— BEGIN DATA —

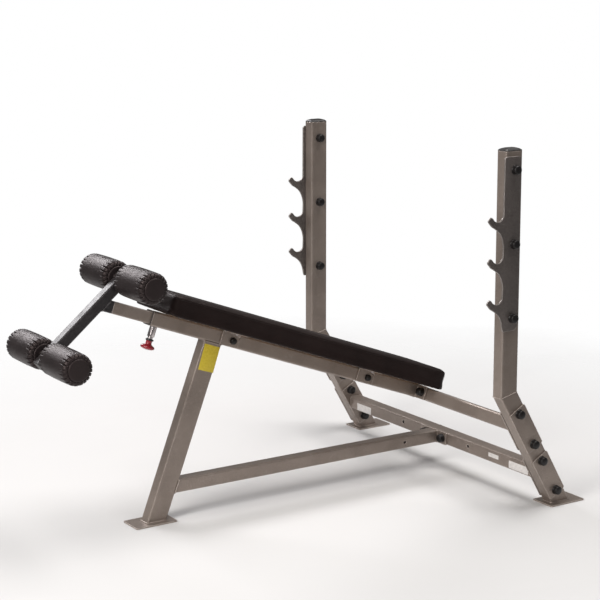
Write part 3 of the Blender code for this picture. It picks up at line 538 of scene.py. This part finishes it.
# ------------------------------------------------------------------- welds
def weld(name, pts, body, radius=0.0024, slot="frame_paint", closed=True):
    """Rippled fillet bead along a line of points."""
    pts = [Vector(p) for p in pts]
    if closed:
        pts.append(pts[0])
    seg = [(b - a).length for a, b in zip(pts, pts[1:])]
    total = sum(seg)
    n = max(12, int(total / 0.0013))
    path = []
    i, acc = 0, 0.0
    for k in range(n if closed else n + 1):
        d = total * k / n
        while i < len(seg) - 1 and acc + seg[i] < d:
            acc += seg[i]
            i += 1
        path.append(pts[i].lerp(pts[i + 1], min(1.0, (d - acc) / max(seg[i], 1e-9))))
    rings, m = [], len(path)
    bm = bmesh.new()
    for k, c in enumerate(path):
        a = path[(k - 1) % m] if closed or k else path[k]
        b = path[(k + 1) % m] if closed or k < m - 1 else path[k]
        t = (b - a).normalized()
        u = t.cross(Vector((0.31, 0.77, 0.55))).normalized()
        v = t.cross(u)
        d = total * k / n
        r = radius * (1 + 0.16 * abs(math.sin(math.pi * d / 0.0042)) + 0.07 * math.sin(d * 171.0))
        rings.append([bm.verts.new(c + (u * math.cos(2 * math.pi * j / 8) + v * math.sin(2 * math.pi * j / 8)) * r)
                      for j in range(8)])
    pairs = list(zip(rings, rings[1:])) + ([(rings[-1], rings[0])] if closed else [])
    for a, b in pairs:
        best = min(range(8), key=lambda o: sum((a[j].co - b[(j + o) % 8].co).length for j in range(8)))
        for j in range(8):
            bm.faces.new((a[j], a[(j + 1) % 8], b[(j + 1 + best) % 8], b[(j + best) % 8]))
    if not closed:
        bm.faces.new(rings[0])
        bm.faces.new(rings[-1])
    piece("weld_" + name, bm, slot, body, smooth=60)


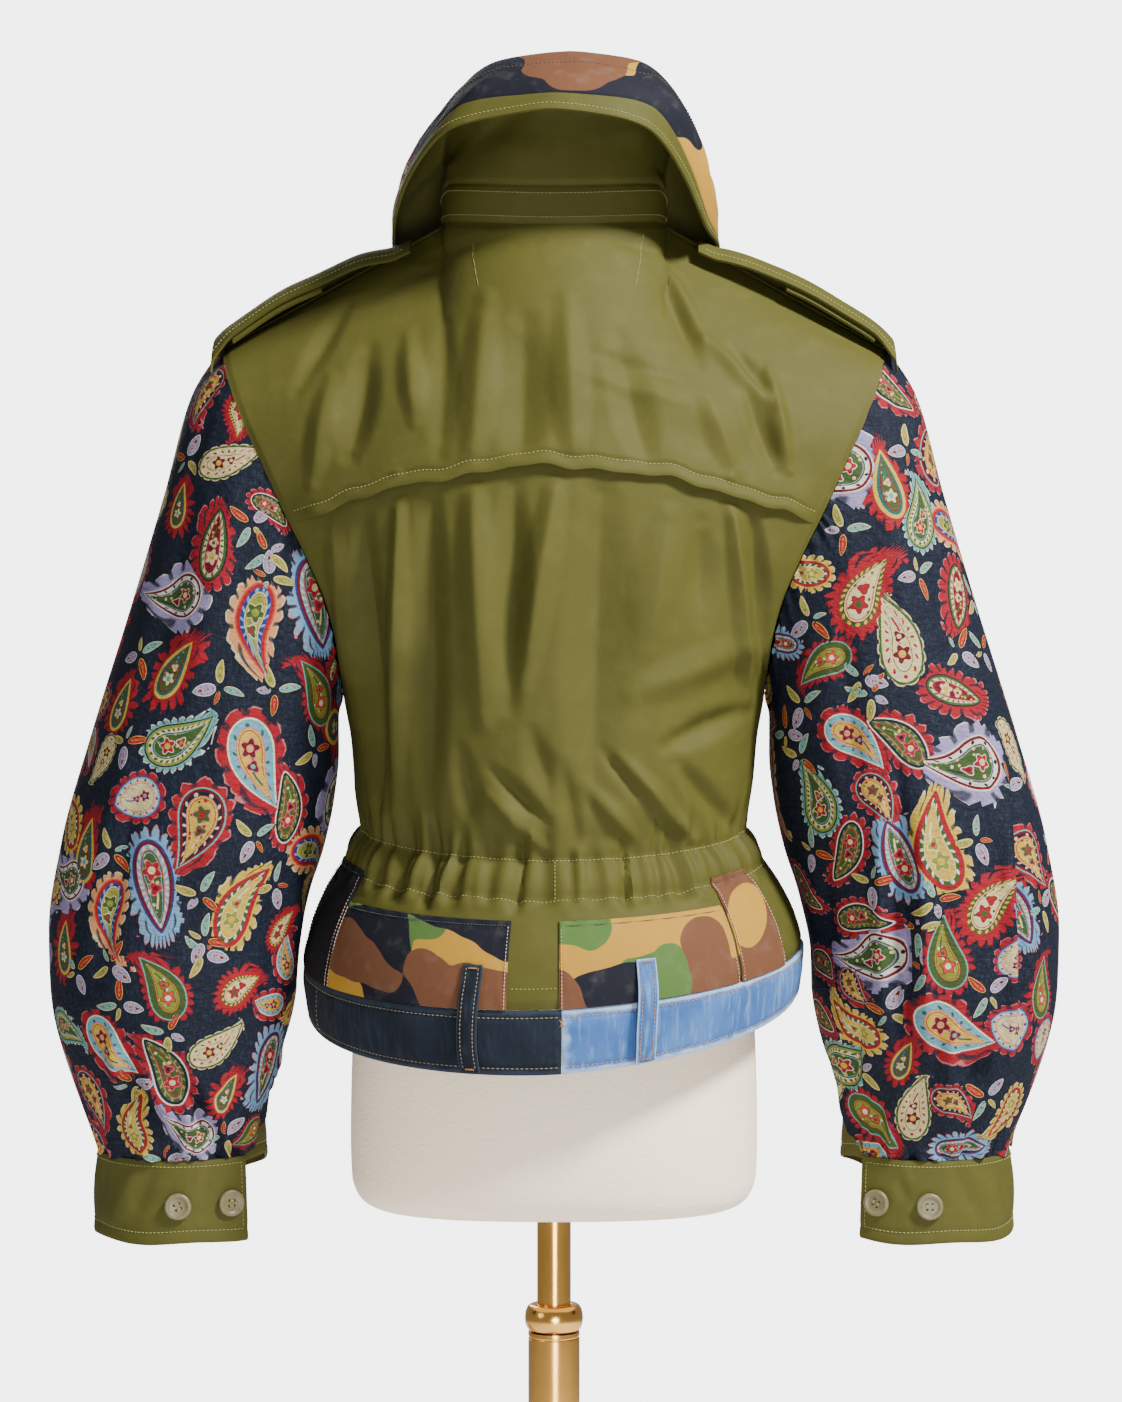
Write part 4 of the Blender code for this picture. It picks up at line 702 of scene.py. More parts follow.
def finish_sewing(group, finish):
    """Makes one piece of all the stitches of a group."""
    points, faces = SEWN[group]
    mesh = bpy.data.meshes.new(group)
    mesh.from_pydata([tuple(point) for point in points], [], faces)
    mesh.shade_smooth()
    put_piece(group, mesh, finish)


OLIVE_THREAD = thread_finish("olive_thread", (0.30, 0.29, 0.10))
PALE_THREAD = thread_finish("pale_thread", (0.23, 0.18, 0.11))
stretch = np.linspace(-0.97, 0.97, 400)
row = np.full_like(stretch, YOKE_LEVEL + YOKE_SEWN)
path, normal = torso_surface(+1, stretch, row, yoke_lift(stretch, row) + ON_CLOTH)
path[:, 2] += yoke_sway(stretch, row)
sew("olive_stitches", path, normal)
for level in (CHANNEL_LOW, CHANNEL_HIGH):
    for side in (+1, -1):
        sew("olive_stitches", *torso_surface(side, stretch, level, ON_CLOTH))
upright = np.linspace(CHANNEL_LOW, CHANNEL_HIGH, 40)
sew("olive_stitches", *torso_surface(+1, -0.004, upright, ON_CLOTH))
upright = np.linspace(*LONG_LEVELS, 60)
for across in LONG_ROWS:
    line = torso_surface(+1, across * (1 + 0.2 * (upright - upright[0])), upright, ON_CLOTH)
    sew("olive_stitches", *line, pitch=9 * MM, length=8 * MM, thread=0.2 * MM)
strip = np.linspace(*STRIP_ROW, 40)
sew("olive_stitches", *torso_surface(+1, strip, STRIP_LEVEL, ON_CLOTH), length=1.8 * MM)


# ---------------------------------------------------------------- the printed patches below the cord
# Pieces of camouflage-printed cotton, and one of black cotton, are sewn on the back between the waistband and
# the cord, either side of a strip of the olive back. Their edges are turned under.

PATCH = 1.0 * MM
PATCH_RISE = 0.9 * MM
CAMO_YELLOW = (0.370, 0.196, 0.021)
CAMO_GREEN = (0.062, 0.121, 0.028)
CAMO_NAVY = (0.0055, 0.0070, 0.0133)
CAMO_BROWN = (0.117, 0.047, 0.022)
CAMO_SHADE = (0.05, 0.04, 0.03)
CAMO_WORN = (0.5, 0.45, 0.38)
BLACK_COLOURS = ((0.004, 0.005, 0.007), (0.012, 0.013, 0.016))

CAMO_LAYERS = (                     # the field of its blotches, its colour, and how far its outline wobbles
    ("green_blotch", CAMO_GREEN, 1.0),
    ("navy_blotch", CAMO_NAVY, 1.0),
    ("brown_blotch", CAMO_BROWN, 1.0),
    ("yellow_blotch", CAMO_YELLOW, 0.4),
)

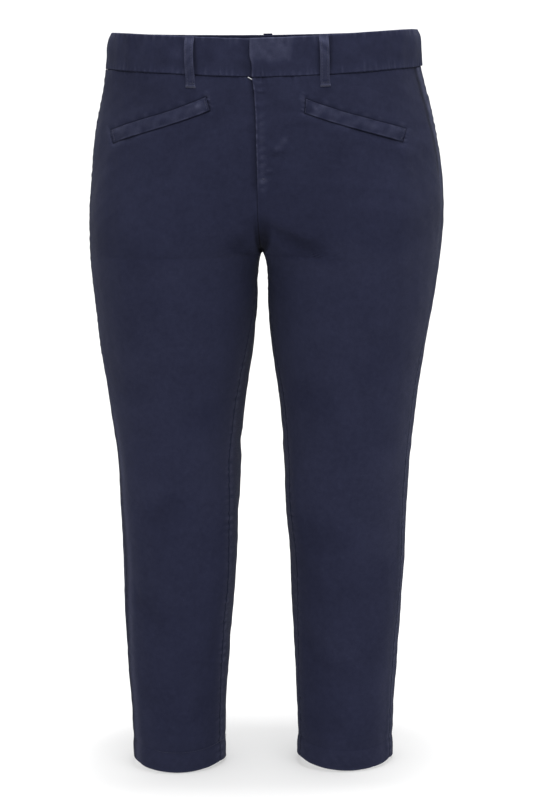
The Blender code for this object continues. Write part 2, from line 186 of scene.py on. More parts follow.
# Pocket welts: the v and s of the inner and the outer corner of the top edge, then of the foot, and
# how far the two edges sag. The reach bounds the search for a spot's place on its welt.
WELTS = {
    "left": ((0.0880, 0.262), (0.2585, 0.693), (0.1435, 0.253), (0.3128, 0.662)),
    "right": ((0.0785, 0.277), (0.2550, 0.734), (0.1300, 0.258), (0.3100, 0.698)),
}
WELT_SAG = {"left": (0.0030, 0.0), "right": (0.0050, 0.0025)}
WELT_CLEARS = 0.0003
WELT_THICKNESS = 0.0012
WELT_COLUMN = 0.0019
WELT_ROW = 0.0013
WELT_ROUNDS = 6
WELT_REACH = {"a": (-3, 4), "b": (-9, 10)}
LEAST_TURN = 1e-6
WELT_FROM = 0.01
WELT_TO = 0.7

# A belt loop's thickness, and how far it stands off the waist at each height
LOOP_THICKNESS = 0.0015
LOOP_ROWS = (
    (-0.0145, 0.0003),
    (-0.0070, 0.0003),
    (-0.0020, 0.0012),
    (0.0050, 0.0040),
    (0.0120, 0.0062),
    (0.0215, 0.0068),
    (0.0310, 0.0062),
    (0.0370, 0.0042),
    (0.0410, 0.0018),
    (0.0445, 0.0011),
)

# Belt loops: name, half, x at the foot and at the top, share of the front loops' height, and whether
# it is on the wearer's right
LOOPS = (
    ("belt_loop_front_left", "front", 0.0780, 0.0780, 1.0, False),
    ("belt_loop_front_right", "front", 0.0756, 0.0802, 1.0, True),
    ("belt_loop_back_left", "back", 0.1095, 0.1105, 0.90, False),
    ("belt_loop_back_right", "back", 0.1105, 0.1090, 0.90, True),
    ("belt_loop_centre_back", "back", -0.0010, -0.0032, 1.03, False),
)

# Sewing: the rows of stitching run this far in from a belt loop's edges. A tack is rows of short
# stitches, given as height, rows and how much wider than the loop, or by place along a welt and
# clearance. A stitch's rings are their place along it, how far out they lie and their thickness, the
# last two in radii of the thread.
LOOP_SEAM_IN = 0.0026
LOOP_TACKS = ((-0.0140, 5, 0.0016), (-0.0095, 2, -0.001))
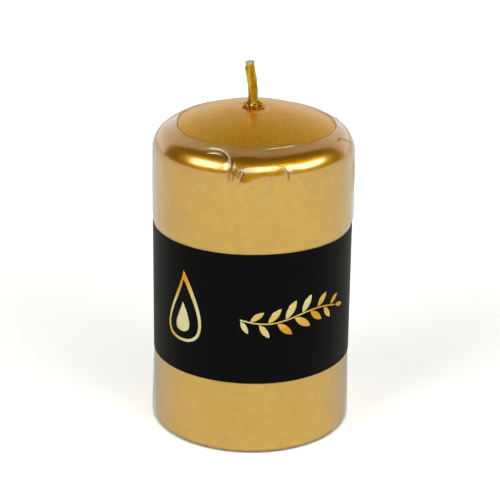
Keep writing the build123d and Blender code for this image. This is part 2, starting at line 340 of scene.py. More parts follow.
def gold_lacquer():
    """Metallic lacquer with a fine flake, a deeper orange gold above the shoulder, and painted contact
    shade at the very base.
    """
    n = Surface("gold_lacquer")
    cloud = n.noise(70, detail=3)
    mottle = n.noise(430, detail=3, roughness=0.6)
    flake = n.noise(1900, detail=3, roughness=0.75)
    side = n.ramp(cloud, (0.30, (0.765, 0.445, 0.003)), (0.70, (0.815, 0.485, 0.004)))
    crown = n.ramp(cloud, (0.30, (0.74, 0.316, 0.001)), (0.70, (0.78, 0.345, 0.003)))
    height = n.add("SeparateXYZ", n.position).outputs["Z"]
    above = n.spread(height, 0.0, 1.0, (SHOULDER_Z - 3) * MM, (SHOULDER_Z + 3) * MM)
    gold = n.mix(above, side, crown)
    gold = n.mix(n.spread(mottle, 0.0, 0.34, 0.36, 0.64), gold, (0.55, 0.28, 0.002))
    # painted shade: the gold darkens to brown over the lowest 1.5 mm, standing in for the contact shadow
    # at the candle's foot
    gold = n.mix(n.spread(height, 1.0, 0.0, 0.7 * MM, 1.5 * MM), gold, (0.16, 0.10, 0.02))
    colour = n.mix(n.spread(flake, 0.0, 0.45, 0.42, 0.64), gold, (0.99, 0.62, 0.008))
    rough = n.math("ADD", n.spread(flake, 0.29, 0.38), n.spread(mottle, -0.04, 0.04))
    peel = n.math("ADD", n.noise(900, detail=2), flake)
    return n.principled(
        Base_Color=colour, Metallic=1.0, Roughness=rough, Coat_Weight=0.35, Coat_IOR=1.5,
        Coat_Roughness=0.22, Normal=n.bump(peel, 0.22, 0.03),
    )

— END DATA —

WHAT YOU ARE ASKED TO DO: Gather up the lines that contain the word "follow".

TASK RESPONSE:
Write part 4 of the Blender code for this picture. It picks up at line 702 of scene.py. More parts follow.
The Blender code for this object continues. Write part 2, from line 186 of scene.py on. More parts follow.
Keep writing the build123d and Blender code for this image. This is part 2, starting at line 340 of scene.py. More parts follow.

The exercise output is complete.